I was, nevertheless, a little disappointed, not merely in the lack of Brunswick stew, but in the lack of attention from the wait staff. They seemed to employ an army of ladies in white with red aprons, but the only ones who spoke with me at all were the lady working the line serving my food and the one at the register, who told me the bad news about Brunswick stew only being served on a day I'm working downtown. I was there for the better part of forty minutes and helped myself to a couple of top-off refills of the very good sweet tea, and not one person asked after me. It's probably just as well; I might have asked an impertinent question about why the heck there was a microwave oven against the far wall next to the bottles of A-1 and Red Rooster. Don't know that I've seen that in a dining room before.

The meal, as I keep saying, was pretty good, but whatever disappointment I had with the service was more than made up for with the strawberry shortcake. This was amazingly decadent and wonderful, and almost as good as the lovely pound cake treat that Marie made a few days before. I'm sorry that my better, sweeter half wasn't around to try it. Hers is better, but she appreciates other people's excellent desserts even more than I do.

But while I'm registering disappointments along with the good food, let me raise one other. The previous Saturday, Marie had to work some overtime hours. I picked her up afterward and we had a little cheap date night, just the two of us, at the wonderful America's Top Dog. The previous visit proved to be really good, but this second trip saw me trying one of their half-smokes with chili and man, oh, man, was that ever amazing. It wasn't until I was back on 285 after lunching at Matthews that I realized what I should have done once I realized I wasn't going to get to try this Brunswick stew was just had two veggies and a dessert, and then stopped by America's Top Dog one exit north for another half-smoke. I had a perfectly good meal, but I was completely stuffed, and what I should have done was thought it through a little more. For somebody who looks forward to regularly visiting a fast food joint two years in the future, I sure do let my impulsive side mess me up when it comes to getting something to eat, don't I?

Matthews Cafeteria on Urbanspoon

Friday, March 4, 2011

StaQs BBQ, Smyrna GA

Every so often, I run into a restaurant that really isn't that amazing, but there's something about it which deserves a little bit of praise and attention just because the people behind it have come up with something just a little extra. It's when I find a place that does something that nobody else does that I get a real sense of pleasure. Even when there is room for improvement elsewhere, a restaurant should be hailed for at least offering something unique. So it is with the ridiculously-named StaQs.

My daughter seems to have been mostly absent from the pages of this blog lately; she missed out on her brother's trip to Tennessee with me, but that's not to say she's been completely idle.
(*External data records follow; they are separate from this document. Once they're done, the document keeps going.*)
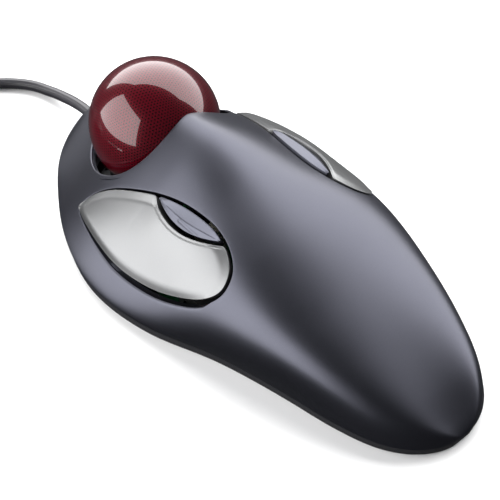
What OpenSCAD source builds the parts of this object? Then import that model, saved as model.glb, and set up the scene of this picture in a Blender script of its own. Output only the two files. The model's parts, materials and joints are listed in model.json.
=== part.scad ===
// Finger-operated trackball mouse: a low two-sided casing, a loose ball at the nose end,
// two main and two small keys, the parts inside, and a cable with its plug.
// Millimetres. +Y points to the nose and the ball, +X to the user's right, +Z up.
// The origin is on the desk, under the middle of the casing.

/* [Body] */
// Overall length of the casing, nose to palm end
body_l = 165.8; // [164:0.2:168]
// Height of the joint between top shell and base plate above the desk
shell_edge_z = 4; // [4:0.1:4.4]
// Wall thickness of the top shell
wall = 2; // [1.8:0.1:2.2]
// How far the base plate stands back from the shell edge
base_inset = 0.5; // [0.3:0.1:0.8]
// Thickness of the base floor
floor_t = 1.8; // [1.6:0.1:2]
// Thickness of the rubber feet under the base
foot_t = 0.8; // [0.6:0.1:0.9]

/* [Ball] */
// Diameter of the ball
ball_d = 40; // [39.6:0.1:40]
// Ball centre ahead of the middle of the casing
ball_y = 46.7; // [46.2:0.1:47.2]
// Ball centre above the desk
ball_z = 23.5; // [23.4:0.1:23.8]
// Forward lean of the opening that the ball lifts out of, degrees from upright
ball_lean = 32; // [31:0.5:34]
// Radius of the ball opening at its sides and front
opening_r = 22.1; // [22:0.1:22.3]
// Diameter of the push-out hole under the ball
push_hole_d = 16; // [12:1:16]
// Diameter of the three bearing balls that carry the ball
bearing_d = 3; // [2.8:0.1:3]

/* [Keys] */
// Gap around the keys at their palm end, seen from above
key_gap = 0.9; // [0.8:0.1:1]
// Gap around the keys at their hinged nose end
key_nose_gap = 0.4; // [0.3:0.05:0.5]
// Thickness of the key plates
key_t = 1.8; // [1.6:0.1:2]
// How far the keys stand proud of the casing
key_proud = 1.2; // [0.8:0.1:1.4]
// Diameter of the pivot moulded on each main key
pivot_d = 3; // [2.6:0.2:3.4]
// Distance of the main switches from the centre line
main_switch_x = 27; // [26:0.5:28]
// Distance of the small switches from the centre line
small_switch_x = 20.5; // [20:0.5:21]

/* [Board] */
// Height of the underside of the main board
board_z = 5.5; // [5.4:0.1:5.8]
// Thickness of the circuit boards
board_t = 1.6; // [1.2:0.2:1.6]

/* [Cable] */
// Diameter of the cable
cable_d = 3.6; // [3.4:0.1:3.8]
// Distance of the cable outlet to the left of the centre line
outlet_x = 2; // [1.8:0.1:2.2]
// Height of the cable outlet above the desk
outlet_z = 5.5; // [5.4:0.1:5.6]
// Diameter of the coil at the middle of its turns
coil_d = 40; // [38:1:42]

/* [Hidden] */

$fn = 48;

// The casing's free-form skin: stations from the palm end to the nose, evenly spaced in the
// angle that runs from 0 to 180 along the length. Width and height are scaled by its sine.
half_width = [40.3, 38.4, 36, 32.9, 31.5, 34.1, 41.5, 45.7, 45.2, 42.4, 40.1, 35.8, 33.1];
crest_height = [9.4, 12.3, 17.3, 21.4, 25.3, 29.5, 32.7, 36, 34.9, 28.6, 22.1, 18.6, 17.2];
// Angle of the flank at the shell edge, and how full the flank and the crest are
edge_angle = [51, 63, 80, 90, 101, 110, 107, 90, 74, 45, 31, 30, 33];
flank_pull = [0.57, 0.57, 0.55, 0.54, 0.46, 0.32, 0.11, 0.05, 0.03, 0.06, 0.02, 0.06, 0.1];
crest_pull = [0.76, 0.72, 0.69, 0.8, 0.9, 0.8, 0.45, 0.24, 0.17, 0.02, 0.09, 0.43, 0.69];
rings = 44;
ring_steps = 28;

// Outline of a key pair in plan, right-hand side
key_outline = [
    [30.4, 43.9], [27.2, 41.2], [24.5, 35.6], [22.2, 27.6], [19.9, 18.2], [18.2, 9.4], [17.5, 1],
    [17.9, -5.6], [19.9, -12.4], [23.4, -17.2], [28.2, -18.3], [32.4, -14], [36, -3.6],
    [38, 8], [38.3, 18], [36.9, 27.6], [34.7, 36.4], [32.6, 42.2]
];
outline_steps = 3;
// Where the gap around the keys is narrow, and where it has its full width
gap_narrow_y = 42;
gap_full_y = -5;
// The arc that parts the small key from the main key
lens_x = -7.2;
lens_y = 5.2;
lens_r = 30.5;

floor_z = foot_t;
floor_top = foot_t + floor_t;
ball_r = ball_d / 2;
board_top = board_z + board_t;
cable_r = cable_d / 2;
socket_r = 24;
socket_gap = 0.9;
socket_rim = -9.6;
collar_t = 1.4;
bearing_ring = ball_r + bearing_d / 2 + 0.05;
sensor_lean = 20;
led_turn = 40;
pivot_lean = 38.5;
pivot_at = [28.2, 40, 7.2];
pivot_l = 6.4;
pivot_arm_t = 2;
ear_at = 1.95;
ear_t = 1.2;
ear_w = 5.2;
main_plunger_top = board_top + 7.2;
small_plunger_top = board_top + 4.5;
key_play = 0.05;
main_switch_y = -8;
small_switch_y = 4.5;
case_screw_at = [[0, -66], [-16.9, 18], [16.9, 18]];
socket_screw_at = [[-20, 31], [20, 31]];
header_at = [-12, 8];
board_screw_at = [[-14, -56], [14, -56], [-28, 9], [28, 9]];
foot_at = [[-14, -66], [14, -66], [-31, 32], [31, 32]];
board_screw_l = 4.4;
wire_r = 1.1;

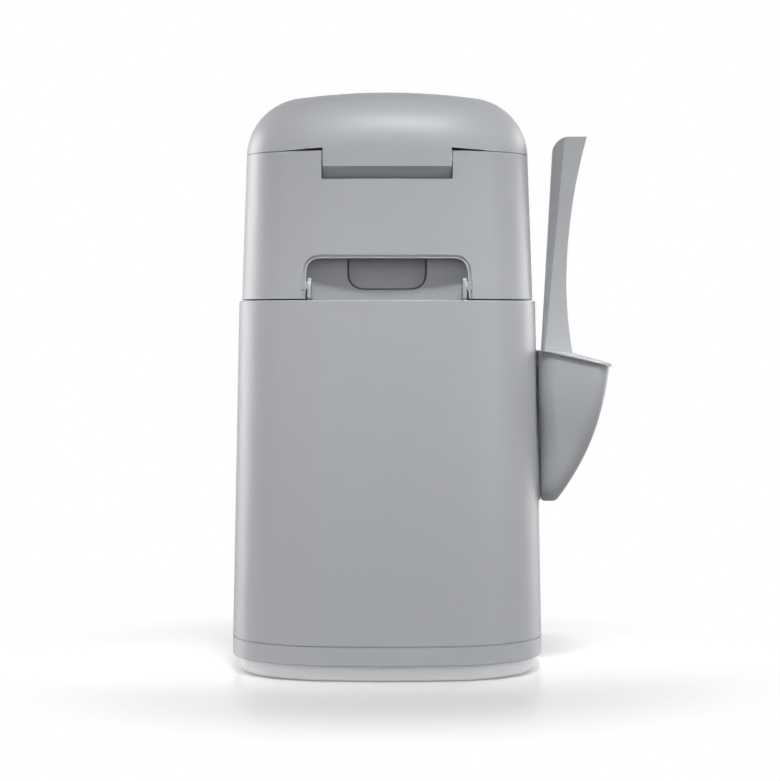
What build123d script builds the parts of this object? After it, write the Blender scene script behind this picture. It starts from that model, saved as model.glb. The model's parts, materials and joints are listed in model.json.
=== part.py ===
from build123d import *
import os
from math import atan2, cos, degrees, radians, sin, sqrt, tan

os.makedirs("parts", exist_ok=True)

# Litter disposal pail, in millimetres. The origin is the middle of the floor it stands on, +Z is up,
# the hinges are at the back (-Y), the latch button and the pull handle at the front (+Y), and the
# scoop hangs at +X. The bag film comes off a ring cartridge in the head, hangs through a spring
# shutter that pinches it shut, and fills the bin below.

# ---- Driving dimensions: the casing ----
overall_height = 431.4
skirt_half = 116.9          # half the width across the foot of the skirt
side_radius = 365.0         # bow of the four sides, seen from above
corner_radius = 78.0        # plan corner of the skirt
skirt_bottom = 12.3
bin_top = 275.0
bin_top_half = 111.7
split_gap = 1.1             # dark line between the bin and the head
cut_margin = 2.0            # how far a cutting form reaches past the face it opens
head_bottom_half = 109.6
head_top = 382.6
head_top_half = 105.9
lid_seam = 0.4              # running line between the head and the closed lid
shell_wall = 2.5

# ---- Driving dimensions: the bin ----
plinth_half = 110.3
plinth_edge = 2.0           # rounded lower edge of the plinth
floor_wall = 3.0
floor_lift = 2.0            # how far the skirt hangs below the floor plate
groove_height = 26.1
groove_width = 0.9
groove_depth = 0.8
rim_wall = 4.0
rim_depth = 9.0
rim_edge = 0.8
foot_radius = 9.0
foot_recess = 2.0           # how far a rubber foot sits up in the plinth
foot_pitch = 128.0
foot_stand = 0.5            # how far a rubber foot stands out of the plinth
floor_boss_radius = 4.5
floor_boss_height = 9.0
base_screw_length = 16.0

# ---- Driving dimensions: the back recess and the main hinge ----
recess_half = 57.6
recess_top = 305.2
recess_corner = 9.5
recess_depth = 16.6
recess_wall = 2.6
recess_splay = 1.4          # each side of the opening leans out by this much at the split
rim_frame_width = 2.4       # shallow frame pressed into the head round the recess
rim_frame_depth = 0.9
pocket_half = 28.8          # finger pocket in the back of the recess
pocket_bottom = 282.5
pocket_corner = 11.5
pocket_depth = 9.0
pocket_rise = 15.0          # how far the fingers reach up behind the lintel
lintel_wall = 3.0
skirt_drop = 7.0            # the recess panel reaches down behind the bin's rim
skirt_tuck = 1.2            # how far its ends stay in from the ears
hinge_back = 100.3          # distance of the main hinge from the pail's middle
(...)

She has been going through a difficult period, getting used to the awful social rules of middle school, and, sadly, acting like going well out of the way for something to eat is a monstrous burden upon her texting and iPod time. She is, after all, twelve. Well, last week, she and I had a little time after a doctor's appointment for a quick snack, and even though I probably should not have spent any additional money that day, I realized that we'd be going by StaQs, which is on South Cobb Drive a couple of doors down from Vittles Restaurant.

This particular stretch of road has been pretty brutal to barbecue restaurants. I mentioned many months ago that the venerable Old South BBQ was just a stone's throw from some others, intending then to come back and try StaQs, but it slipped down the wishlist. Just north of Windy Hill, you can see the building that once housed Champs, a pretty good place that was notorious for blaring Country Music Television at maximum volume in every room of their big facility. The restaurant has sat untouched, the old signage still there, for more than three years. Across the street was once another barbecue joint, the name of which escapes me, but they too kept their signage long after the business closed. Old South still seems to thrive and has seen off at least two challengers around this intersection, but economically, this isn't the most upscale region of Cobb County. Rents are probably a little cheap here, suggesting that StaQs might have been right to start small in this building, which I believe was formerly a Waffle House.

Speaking of that, I did mention that something on the menu here was notable, even if, perhaps, the overall quality of the food is something that still needs a touch of work. StaQs offers a remarkable little dish called, appropriately, The Mess.

The Mess is, simply, a small serving of chopped pork and cole slaw atop a waffle with maple syrup. I don't know who came up with such a thing, but they deserve a medal.





For people already in Smyrna, it's certainly worth stopping in, but as for whether it's worth a very long crosstown drive to try, I'd have to say probably not. I really didn't enjoy the pork as much as I hoped, and neither sauce - a sweet and a hot, each tomato-based - were really that amazing. Nor was there enough pork to really sample much of the sauce, as the maple syrup had already made the meat very sweet. It's a remarkably good idea, but I suggest the pork could use a lot more smoke flavor for this meal to be a real showstopper.

On the other hand, the stew here really is quite good, and worth a try. It's made with chicken, corn and potatoes in the traditional tomato base, and you get a really big helping of it for your money. My daughter will often just order a bowl of stew when we go out, and this was considerably more than either of us were expecting, or that she could finish. She had the rest of it for lunch a few days later.

Speaking of lunch, thanks to this place, I'm now wondering what a plate of a drier, smokier meat might taste like with maple syrup. Maybe I should run up to Ellijay and get some of Oscar Poole's pork and try some of that done this way. Hmmm.